_Task to complete_
In the entries below, find the lines that contain the word "piece" and copy them.

━━━━━━

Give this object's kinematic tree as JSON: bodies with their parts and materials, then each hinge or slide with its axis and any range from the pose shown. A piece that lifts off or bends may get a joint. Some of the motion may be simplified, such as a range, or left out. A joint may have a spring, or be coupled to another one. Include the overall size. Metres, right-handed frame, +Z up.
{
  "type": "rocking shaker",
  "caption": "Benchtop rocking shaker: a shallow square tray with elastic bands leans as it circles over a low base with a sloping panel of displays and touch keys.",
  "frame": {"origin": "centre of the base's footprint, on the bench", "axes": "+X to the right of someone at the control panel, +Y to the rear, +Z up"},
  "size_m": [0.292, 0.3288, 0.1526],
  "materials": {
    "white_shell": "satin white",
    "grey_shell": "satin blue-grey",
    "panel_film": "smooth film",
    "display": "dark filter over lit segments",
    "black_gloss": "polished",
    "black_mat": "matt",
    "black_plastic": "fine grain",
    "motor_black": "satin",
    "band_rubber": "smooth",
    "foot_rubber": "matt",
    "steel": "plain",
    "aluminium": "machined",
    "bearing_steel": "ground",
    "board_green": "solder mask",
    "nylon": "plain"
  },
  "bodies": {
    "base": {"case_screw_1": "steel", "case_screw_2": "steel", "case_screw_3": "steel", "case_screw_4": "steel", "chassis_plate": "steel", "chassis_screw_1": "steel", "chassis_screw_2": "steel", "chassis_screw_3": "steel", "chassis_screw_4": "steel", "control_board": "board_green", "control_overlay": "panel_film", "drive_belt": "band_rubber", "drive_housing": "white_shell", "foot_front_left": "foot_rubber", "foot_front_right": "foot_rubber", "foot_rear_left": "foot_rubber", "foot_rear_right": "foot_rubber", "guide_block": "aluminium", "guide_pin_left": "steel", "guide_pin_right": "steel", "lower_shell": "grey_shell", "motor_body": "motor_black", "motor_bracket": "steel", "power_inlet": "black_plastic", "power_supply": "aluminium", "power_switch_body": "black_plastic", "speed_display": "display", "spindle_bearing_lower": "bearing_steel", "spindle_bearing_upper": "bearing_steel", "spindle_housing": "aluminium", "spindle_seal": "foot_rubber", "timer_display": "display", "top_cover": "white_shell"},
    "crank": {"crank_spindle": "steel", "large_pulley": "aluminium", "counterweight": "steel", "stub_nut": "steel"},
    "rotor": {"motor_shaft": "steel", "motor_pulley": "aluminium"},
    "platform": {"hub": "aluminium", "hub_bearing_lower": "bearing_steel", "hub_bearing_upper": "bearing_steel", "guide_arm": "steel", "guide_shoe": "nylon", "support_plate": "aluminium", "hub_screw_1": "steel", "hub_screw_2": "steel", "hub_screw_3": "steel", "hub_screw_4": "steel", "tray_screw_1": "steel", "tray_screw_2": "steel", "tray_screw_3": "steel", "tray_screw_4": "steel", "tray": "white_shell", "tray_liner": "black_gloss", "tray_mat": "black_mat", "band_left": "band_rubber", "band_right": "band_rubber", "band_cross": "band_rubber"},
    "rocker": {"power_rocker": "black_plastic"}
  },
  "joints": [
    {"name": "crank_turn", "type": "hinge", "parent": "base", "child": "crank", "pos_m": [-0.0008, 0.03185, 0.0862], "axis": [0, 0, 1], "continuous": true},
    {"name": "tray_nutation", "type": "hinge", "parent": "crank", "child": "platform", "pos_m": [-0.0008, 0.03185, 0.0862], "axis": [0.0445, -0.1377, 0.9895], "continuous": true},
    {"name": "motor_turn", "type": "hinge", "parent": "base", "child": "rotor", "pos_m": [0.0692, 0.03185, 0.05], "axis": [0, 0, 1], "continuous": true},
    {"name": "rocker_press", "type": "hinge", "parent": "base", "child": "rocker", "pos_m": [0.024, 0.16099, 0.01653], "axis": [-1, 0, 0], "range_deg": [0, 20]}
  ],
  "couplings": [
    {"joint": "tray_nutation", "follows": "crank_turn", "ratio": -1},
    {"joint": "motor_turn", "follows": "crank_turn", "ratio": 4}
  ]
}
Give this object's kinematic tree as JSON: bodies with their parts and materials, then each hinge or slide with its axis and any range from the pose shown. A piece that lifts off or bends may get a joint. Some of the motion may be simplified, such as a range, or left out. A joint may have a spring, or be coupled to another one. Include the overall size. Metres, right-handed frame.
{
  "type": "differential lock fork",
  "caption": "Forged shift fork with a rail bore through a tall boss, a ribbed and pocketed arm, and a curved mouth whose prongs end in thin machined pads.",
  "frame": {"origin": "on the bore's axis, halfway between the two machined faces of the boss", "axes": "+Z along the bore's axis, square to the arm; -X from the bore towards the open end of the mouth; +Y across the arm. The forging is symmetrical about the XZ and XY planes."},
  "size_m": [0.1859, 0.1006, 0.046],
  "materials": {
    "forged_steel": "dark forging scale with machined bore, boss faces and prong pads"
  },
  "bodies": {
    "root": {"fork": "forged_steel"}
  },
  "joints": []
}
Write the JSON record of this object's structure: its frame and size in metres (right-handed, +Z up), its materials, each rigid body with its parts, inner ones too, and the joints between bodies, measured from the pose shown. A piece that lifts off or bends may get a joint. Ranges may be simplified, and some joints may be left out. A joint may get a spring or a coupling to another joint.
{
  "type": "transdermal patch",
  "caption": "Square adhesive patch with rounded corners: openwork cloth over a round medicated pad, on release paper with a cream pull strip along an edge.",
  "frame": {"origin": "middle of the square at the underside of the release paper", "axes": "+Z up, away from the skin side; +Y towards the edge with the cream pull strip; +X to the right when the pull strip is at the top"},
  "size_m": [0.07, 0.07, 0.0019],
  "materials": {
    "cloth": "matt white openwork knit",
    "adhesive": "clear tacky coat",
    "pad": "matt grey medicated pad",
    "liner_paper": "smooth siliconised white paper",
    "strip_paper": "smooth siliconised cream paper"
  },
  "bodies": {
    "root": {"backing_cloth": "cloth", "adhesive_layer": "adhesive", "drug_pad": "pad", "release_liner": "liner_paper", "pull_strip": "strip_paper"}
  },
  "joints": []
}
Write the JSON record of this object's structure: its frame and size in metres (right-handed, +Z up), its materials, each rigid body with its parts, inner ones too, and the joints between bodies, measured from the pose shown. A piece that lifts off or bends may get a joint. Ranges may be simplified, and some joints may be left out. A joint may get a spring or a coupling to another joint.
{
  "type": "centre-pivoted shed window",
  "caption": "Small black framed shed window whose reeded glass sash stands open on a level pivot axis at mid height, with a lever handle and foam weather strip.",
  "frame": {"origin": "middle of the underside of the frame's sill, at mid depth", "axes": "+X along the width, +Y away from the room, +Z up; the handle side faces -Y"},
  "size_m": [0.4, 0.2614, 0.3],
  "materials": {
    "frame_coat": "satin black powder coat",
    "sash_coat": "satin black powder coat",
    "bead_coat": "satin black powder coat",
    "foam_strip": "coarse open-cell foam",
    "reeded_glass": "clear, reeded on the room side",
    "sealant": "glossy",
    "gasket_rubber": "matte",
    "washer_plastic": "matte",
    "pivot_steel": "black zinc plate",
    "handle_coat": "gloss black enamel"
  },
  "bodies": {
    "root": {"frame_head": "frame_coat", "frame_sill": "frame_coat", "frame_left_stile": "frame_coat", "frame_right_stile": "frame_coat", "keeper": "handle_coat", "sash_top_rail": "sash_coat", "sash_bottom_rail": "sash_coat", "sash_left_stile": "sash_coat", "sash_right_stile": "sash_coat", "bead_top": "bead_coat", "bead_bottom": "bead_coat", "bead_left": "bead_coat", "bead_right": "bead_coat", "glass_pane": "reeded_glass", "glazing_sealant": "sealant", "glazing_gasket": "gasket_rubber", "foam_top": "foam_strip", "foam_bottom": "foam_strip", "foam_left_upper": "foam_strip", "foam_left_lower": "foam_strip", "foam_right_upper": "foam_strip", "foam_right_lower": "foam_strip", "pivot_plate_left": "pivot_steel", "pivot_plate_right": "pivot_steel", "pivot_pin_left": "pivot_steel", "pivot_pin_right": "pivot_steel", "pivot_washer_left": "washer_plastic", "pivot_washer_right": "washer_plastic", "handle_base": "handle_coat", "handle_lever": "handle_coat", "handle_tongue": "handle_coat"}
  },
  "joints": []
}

━━━━━━

_Exercise output_
Give this object's kinematic tree as JSON: bodies with their parts and materials, then each hinge or slide with its axis and any range from the pose shown. A piece that lifts off or bends may get a joint. Some of the motion may be simplified, such as a range, or left out. A joint may have a spring, or be coupled to another one. Include the overall size. Metres, right-handed frame, +Z up.
Give this object's kinematic tree as JSON: bodies with their parts and materials, then each hinge or slide with its axis and any range from the pose shown. A piece that lifts off or bends may get a joint. Some of the motion may be simplified, such as a range, or left out. A joint may have a spring, or be coupled to another one. Include the overall size. Metres, right-handed frame.
Write the JSON record of this object's structure: its frame and size in metres (right-handed, +Z up), its materials, each rigid body with its parts, inner ones too, and the joints between bodies, measured from the pose shown. A piece that lifts off or bends may get a joint. Ranges may be simplified, and some joints may be left out. A joint may get a spring or a coupling to another joint.
Write the JSON record of this object's structure: its frame and size in metres (right-handed, +Z up), its materials, each rigid body with its parts, inner ones too, and the joints between bodies, measured from the pose shown. A piece that lifts off or bends may get a joint. Ranges may be simplified, and some joints may be left out. A joint may get a spring or a coupling to another joint.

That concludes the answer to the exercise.